- Born: New York City
- Occupations: hair stylist and salon owner
- Known for: Creator of the Keratin Complex and Keratin Concept lines

= Peter Coppola =

Peter Coppola is a hair stylist, salon owner, and businessman. He has opened 34 salons throughout his career. He is also the owner of Peter Coppola Keratin Concept in Boca Raton, Florida.

==Early life==

Coppola was born and raised in New York City. He is the son of Italian immigrants and grew up on 116th street in Manhattan. As a child, he wanted to be an architect and played the drums. As a teenager, Coppola worked at the Copacabana nightclub and was exposed to fashion and style by the venue's famous and wealthy clientele.

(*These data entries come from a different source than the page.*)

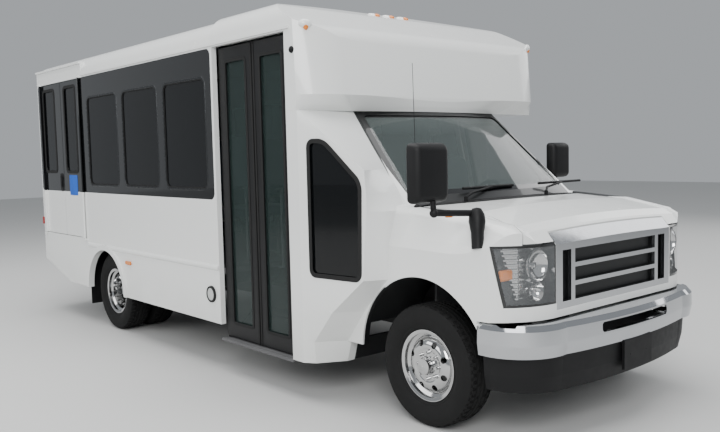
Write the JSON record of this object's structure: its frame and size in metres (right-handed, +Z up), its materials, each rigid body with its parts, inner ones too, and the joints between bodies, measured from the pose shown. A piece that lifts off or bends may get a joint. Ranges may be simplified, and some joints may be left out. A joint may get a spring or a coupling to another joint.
{
  "type": "minibus",
  "caption": "Shuttle minibus on a cutaway van chassis with glazed double entrance doors, side lift doors, roof cap, chrome front and twin rear wheels.",
  "frame": {"origin": "on the ground, mid-length and mid-width of the whole vehicle", "axes": "+X forward, +Y to the left, +Z up"},
  "size_m": [6.577, 2.72, 2.742],
  "materials": {
    "white_paint": "gloss",
    "chassis_black": "satin",
    "tinted_glass": "tinted",
    "clear_glass": "clear",
    "black_plastic": "matt",
    "bright": "polished",
    "tyre": "matt",
    "lamp": "clear lens",
    "red_lamp": "gloss",
    "seat_fabric": "woven",
    "grey_floor": "ribbed",
    "dark_frame": "anodised",
    "steel": "raw",
    "iron": "rough"
  },
  "bodies": {
    "chassis": {"bumper_valance": "black_plastic", "cab_floor": "grey_floor", "cab_shell": "white_paint", "cowl": "black_plastic", "dashboard": "black_plastic", "driveshaft": "steel", "engine_block": "iron", "entry_steps": "grey_floor", "exhaust": "steel", "fender_left": "white_paint", "fender_right": "white_paint", "floor": "grey_floor", "frame_rails": "chassis_black", "front_axle": "iron", "front_bumper": "bright", "fuel_tank": "black_plastic", "grille": "bright", "headlamps": "lamp", "leaf_springs": "chassis_black", "left_wall": "white_paint", "lift_surround": "white_paint", "mirror_right": "black_plastic", "mud_flaps": "black_plastic", "nose_panel": "white_paint", "rear_axle": "iron", "rear_bumper": "black_plastic", "rear_wall": "white_paint", "right_wall": "white_paint", "roof": "white_paint", "roof_cap": "white_paint", "seats": "seat_fabric", "side_glass": "tinted_glass", "steering_wheel": "black_plastic", "tail_lamps": "red_lamp", "transition_panel": "white_paint", "trim_rails": "white_paint", "wheel_boxes": "steel", "windshield": "clear_glass"},
    "knuckle_left": {"knuckle_left": "iron"},
    "knuckle_right": {"knuckle_right": "iron"},
    "front_wheel_left": {"front_rim_left": "bright", "front_tyre_left": "tyre"},
    "front_wheel_right": {"front_rim_right": "bright", "front_tyre_right": "tyre"},
    "rear_wheels_left": {"rear_rims_left": "bright", "rear_tyres_left": "tyre"},
    "rear_wheels_right": {"rear_rims_right": "bright", "rear_tyres_right": "tyre"},
    "entrance_rear": {"entrance_rear_leaf": "dark_frame", "entrance_rear_glass": "clear_glass"},
    "entrance_front": {"entrance_front_leaf": "dark_frame", "entrance_front_glass": "clear_glass"},
    "lift_rear": {"lift_rear_leaf": "white_paint", "lift_rear_glass": "tinted_glass"},
    "lift_front": {"lift_front_leaf": "white_paint", "lift_front_glass": "tinted_glass"},
    "driver_side": {"driver_door": "white_paint", "driver_glass": "clear_glass", "mirror_left": "black_plastic"},
    "hood_panel": {"hood": "white_paint"}
  },
  "joints": [
    {"name": "steer_left", "type": "hinge", "parent": "chassis", "child": "knuckle_left", "pos_m": [2.4535, 0.76, 0.37], "axis": [0, 0, 1], "range_deg": [-32, 32]},
    {"name": "steer_right", "type": "hinge", "parent": "chassis", "child": "knuckle_right", "pos_m": [2.4535, -0.76, 0.37], "axis": [0, 0, 1], "range_deg": [-32, 32]},
    {"name": "roll_front_left", "type": "hinge", "parent": "knuckle_left", "child": "front_wheel_left", "pos_m": [2.4535, 0.866, 0.37], "axis": [0, 1, 0], "continuous": true},
    {"name": "roll_front_right", "type": "hinge", "parent": "knuckle_right", "child": "front_wheel_right", "pos_m": [2.4535, -0.866, 0.37], "axis": [0, 1, 0], "continuous": true},
    {"name": "roll_rear_left", "type": "hinge", "parent": "chassis", "child": "rear_wheels_left", "pos_m": [-1.5595, 0.905, 0.37], "axis": [0, 1, 0], "continuous": true},
    {"name": "roll_rear_right", "type": "hinge", "parent": "chassis", "child": "rear_wheels_right", "pos_m": [-1.5595, -0.905, 0.37], "axis": [0, 1, 0], "continuous": true},
    {"name": "entrance_rear_swing", "type": "hinge", "parent": "chassis", "child": "entrance_rear", "pos_m": [0.5615, -1.16, 1.36], "axis": [0, 0, -1], "range_deg": [0, 90]},
    {"name": "entrance_front_swing", "type": "hinge", "parent": "chassis", "child": "entrance_front", "pos_m": [1.4485, -1.16, 1.36], "axis": [0, 0, 1], "range_deg": [0, 90]},
    {"name": "lift_rear_swing", "type": "hinge", "parent": "chassis", "child": "lift_rear", "pos_m": [-3.0945, -1.233, 1.65], "axis": [0, 0, -1], "range_deg": [0, 160]},
    {"name": "lift_front_swing", "type": "hinge", "parent": "chassis", "child": "lift_front", "pos_m": [-1.9985, -1.233, 1.65], "axis": [0, 0, 1], "range_deg": [0, 160]},
    {"name": "driver_door_swing", "type": "hinge", "parent": "chassis", "child": "driver_side", "pos_m": [2.1475, 1.005, 1.1], "axis": [0, 0, -1], "range_deg": [0, 68]},
    {"name": "hood_lift", "type": "hinge", "parent": "chassis", "child": "hood_panel", "pos_m": [2.3035, 0, 1.29], "axis": [0, -1, 0], "range_deg": [0, 50]}
  ],
  "couplings": [
    {"joint": "steer_right", "follows": "steer_left", "ratio": 1},
    {"joint": "entrance_front_swing", "follows": "entrance_rear_swing", "ratio": 1}
  ]
}
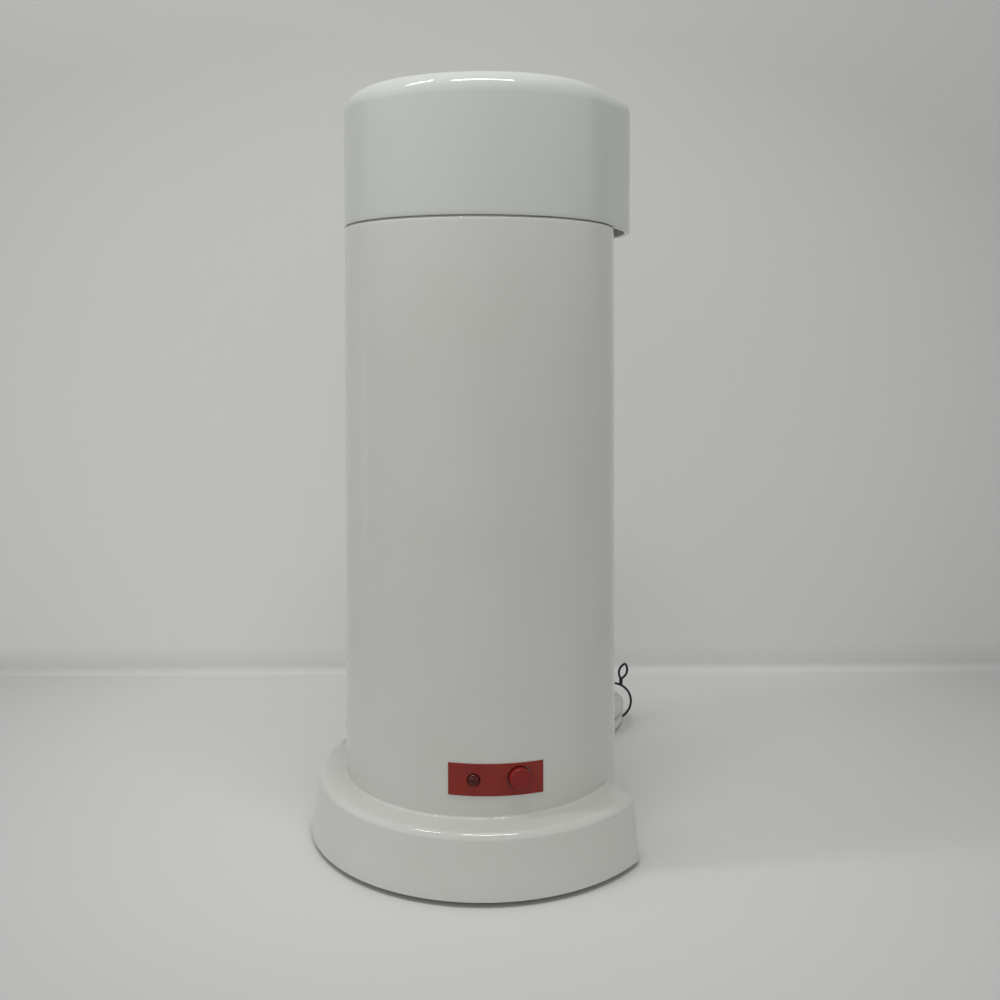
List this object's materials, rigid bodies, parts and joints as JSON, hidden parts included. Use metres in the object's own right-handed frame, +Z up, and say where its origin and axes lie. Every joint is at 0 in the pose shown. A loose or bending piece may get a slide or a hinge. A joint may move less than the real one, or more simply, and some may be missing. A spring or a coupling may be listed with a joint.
{
  "type": "electric iced tea maker",
  "caption": "Tall crescent tower with a flared foot ring, a red panel with lamp and push button, and a deep hinged cap that reaches over the place of a pitcher.",
  "frame": {"origin": "on the counter, under the middle of the machine without its cord", "axes": "+Z up; -Y the convex front of the tower; +Y the rear, where the pitcher stands; +X the side on which the panel lies"},
  "size_m": [0.1852, 0.2761, 0.3369],
  "materials": {
    "body_white": "moulded off-white, polished",
    "cap_white": "moulded cool white, polished",
    "panel_red": "smooth red, satin gloss",
    "lens_red": "clear dark red, polished",
    "natural_plastic": "natural, moulded",
    "dark_plastic": "dark grey, moulded",
    "plate_grey": "grey, moulded",
    "rubber": "matt black",
    "silicone": "translucent silicone",
    "steel": "plated",
    "aluminium": "bare, drawn",
    "heater_grey": "dull sheath",
    "ceramic": "white ceramic",
    "cord_white": "smooth flexible PVC",
    "wire_black": "black coating"
  },
  "bodies": {
    "base": {"tower_shell": "body_white", "base_housing": "body_white", "base_plate": "plate_grey", "rubber_feet": "rubber", "base_screws": "steel", "reservoir_tank": "natural_plastic", "tank_gasket": "rubber", "head_tray": "body_white", "tray_screws": "steel", "hinge_pin": "steel", "riser_tube": "natural_plastic", "spout_tube": "natural_plastic", "shower_head": "natural_plastic", "heater_tube": "aluminium", "heater_element": "heater_grey", "heater_brackets": "aluminium", "bracket_screws": "steel", "thermostat": "dark_plastic", "thermal_fuse": "ceramic", "upper_inlet_hose": "silicone", "lower_inlet_hose": "silicone", "outlet_hose": "silicone", "hose_clamps": "steel", "valve_body": "natural_plastic", "control_panel": "panel_red", "lamp_lens": "lens_red", "indicator_lamp": "ceramic", "button_spring": "steel", "switch_body": "dark_plastic", "lead_live": "wire_black", "lead_return": "cord_white", "lead_heater": "cord_white", "strain_relief": "cord_white", "cord_run": "cord_white", "cord_coil": "cord_white", "cord_tail": "cord_white", "plug_body": "cord_white", "plug_blades": "steel", "cord_tie": "wire_black"},
    "lid": {"cap": "cap_white"},
    "button": {"power_button": "panel_red", "switch_plunger": "dark_plastic"},
    "check_ball": {"valve_ball": "silicone"}
  },
  "joints": [
    {"name": "lid_hinge", "type": "hinge", "parent": "base", "child": "lid", "pos_m": [-0.0022, 0.0741, 0.2898], "axis": [-1, 0, 0], "range_deg": [0, 85]},
    {"name": "button_press", "type": "slide", "parent": "base", "child": "button", "axis": [-0.6259, 0.7799, 0], "range_m": [0, 0.0025], "stiffness_N_per_m": 400, "deforming": ["button_spring"]},
    {"name": "ball_lift", "type": "slide", "parent": "base", "child": "check_ball", "axis": [0, 0, 1], "range_m": [0, 0.0015]}
  ]
}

Coppola became interested in the hair industry during his time spent across the street from his childhood home at a neighborhood salon. He credits the shop owners of his neighborhood salon and his mother as pushing him to attend beauty school.

==Career==

Coppola graduated from beauty school in the early 1960s. Early in his career, Coppola worked as an assistant to stylist Paul McGregor (who created Jane Fonda’s signature shag cut). Coppola also worked with stylist Vidal Sassoon early in his career and credits Sassoon as a mentor and inspiration. Other stylists he admires include Frédéric Fekkai and John Sahag.

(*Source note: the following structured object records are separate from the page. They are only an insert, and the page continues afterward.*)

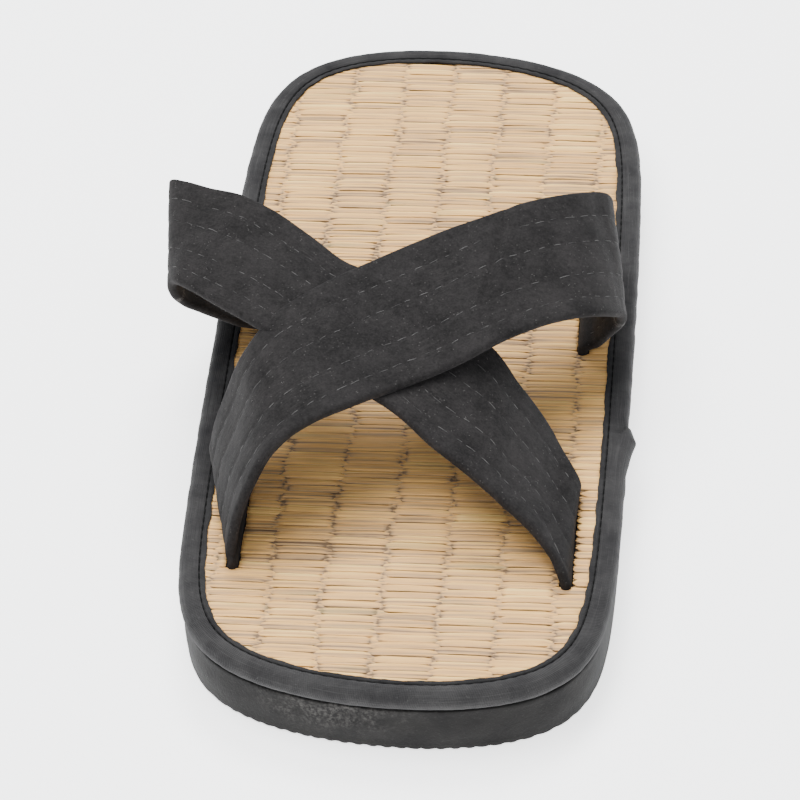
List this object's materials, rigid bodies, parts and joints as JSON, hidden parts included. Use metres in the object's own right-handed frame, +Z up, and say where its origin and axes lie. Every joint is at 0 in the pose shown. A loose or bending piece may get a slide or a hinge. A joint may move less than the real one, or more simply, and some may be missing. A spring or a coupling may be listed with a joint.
{
  "type": "zori sandal",
  "caption": "Flat slip-on sandal with a woven rush footbed, a taped edge and wide cloth straps that cross over the instep.",
  "frame": {"origin": "on the flat underside of the sole, under the middle of the sandal's plan outline", "axes": "+Z up, +Y from the toe to the heel, +X to the medial side of this right shoe"},
  "size_m": [0.1252, 0.27, 0.059],
  "materials": {
    "foam": "matt suede-like foam",
    "rush": "dry woven rush, pale straw",
    "tape": "ribbed cotton tape, washed black",
    "strap_cloth": "napped cloth with pale running stitches, dull"
  },
  "bodies": {
    "root": {"sole": "foam", "insole_mat": "rush", "edge_binding": "tape", "upper": "strap_cloth"}
  },
  "joints": []
}
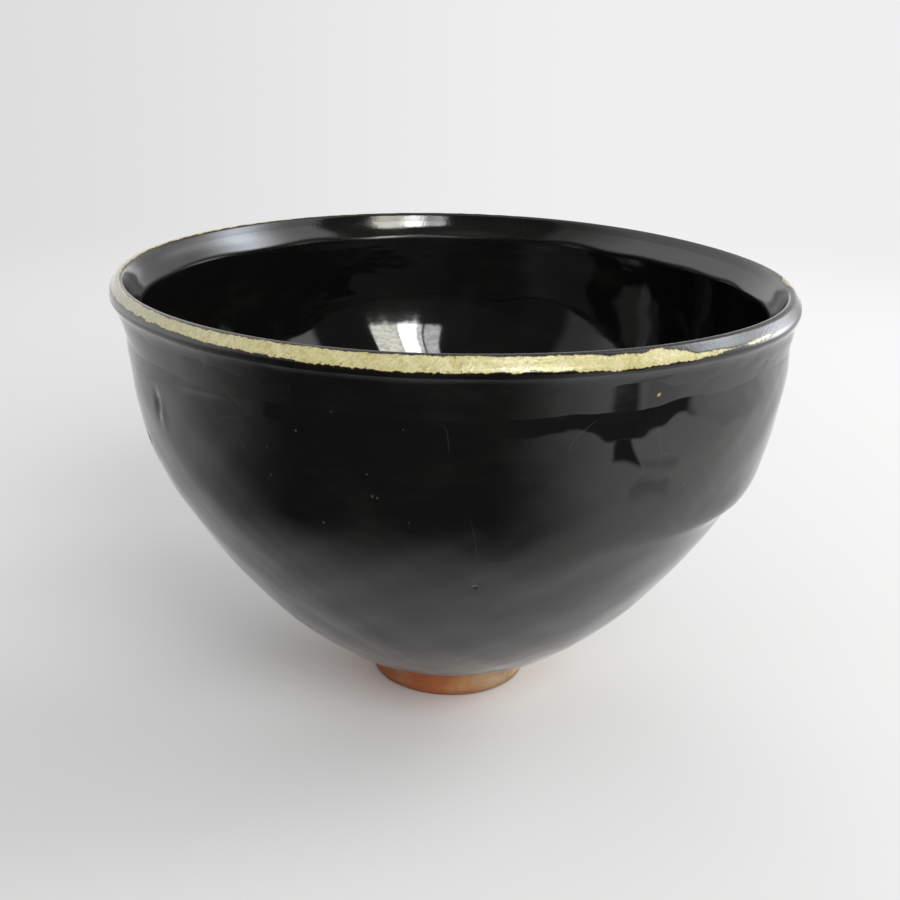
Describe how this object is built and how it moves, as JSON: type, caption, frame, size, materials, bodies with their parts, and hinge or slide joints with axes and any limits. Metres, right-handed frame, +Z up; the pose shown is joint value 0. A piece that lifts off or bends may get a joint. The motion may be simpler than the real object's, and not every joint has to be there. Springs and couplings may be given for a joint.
{
  "type": "matcha bowl",
  "caption": "Tenmoku-shaped matcha bowl with a flared lip, a deep conical body in glossy black glaze, a pale rim band and a small bare clay foot.",
  "frame": {"origin": "centre of the face that the foot ring stands on", "axes": "+Z up along the bowl's axis of revolution; X and Y lie in the plane that it stands on"},
  "size_m": [0.1242, 0.1242, 0.08],
  "materials": {
    "bare_clay": "matte",
    "black_glaze": "gloss",
    "straw_glaze": "satin"
  },
  "bodies": {
    "root": {"clay_body": "bare_clay", "foot_ring": "bare_clay", "outer_glaze": "black_glaze", "inner_glaze": "black_glaze", "rim_glaze": "straw_glaze"}
  },
  "joints": []
}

In 1968, Coppola teamed up with stylist Paul Mitchell to open the first American hair cutting salon. A year later, hair-care product maker Clairol approached him to collaborate on product development. Coppola and Clairol worked together on Clairol's Luminize product line. In 1972, Coppola went to the New York Supreme Court on the ban on men's haircuts in beauty salons. In 1996, Coppola received the Cosmair World Class Color Award.

Coppola worked with television shopping network QVC early in the network's existence. He appeared regularly on QVC for five years and developed the Peter Coppola's New York Soyagen Complex product line and a hair volumizing system specifically for QVC audiences. He credits QVC with educating him on product development. Coppola has also worked with the Home Shopping Network.

In June 2013, Coppola introduced his Keratin Concept Hair Therapy Smoothing System product line at the Premiere Show 2013, an industry exposition in Orlando, Florida. Coppola also gave away a 2013 Fiat 500 and hair-care products during the exposition.

==Products==

Coppola's Keratin Concept Hair Therapy Smoothing System contains keratin protein, ceramides, collagen and other ingredients to "add volume, reduce damage and strengthen hair." Unlike similar products, Keratin Concept does not contain any formaldehyde.

==Personal life==

Coppola's parents were born in Naples, Italy and immigrated to Manhattan with their brothers and sisters. He has a daughter named Francesca and a son, Peter Jr.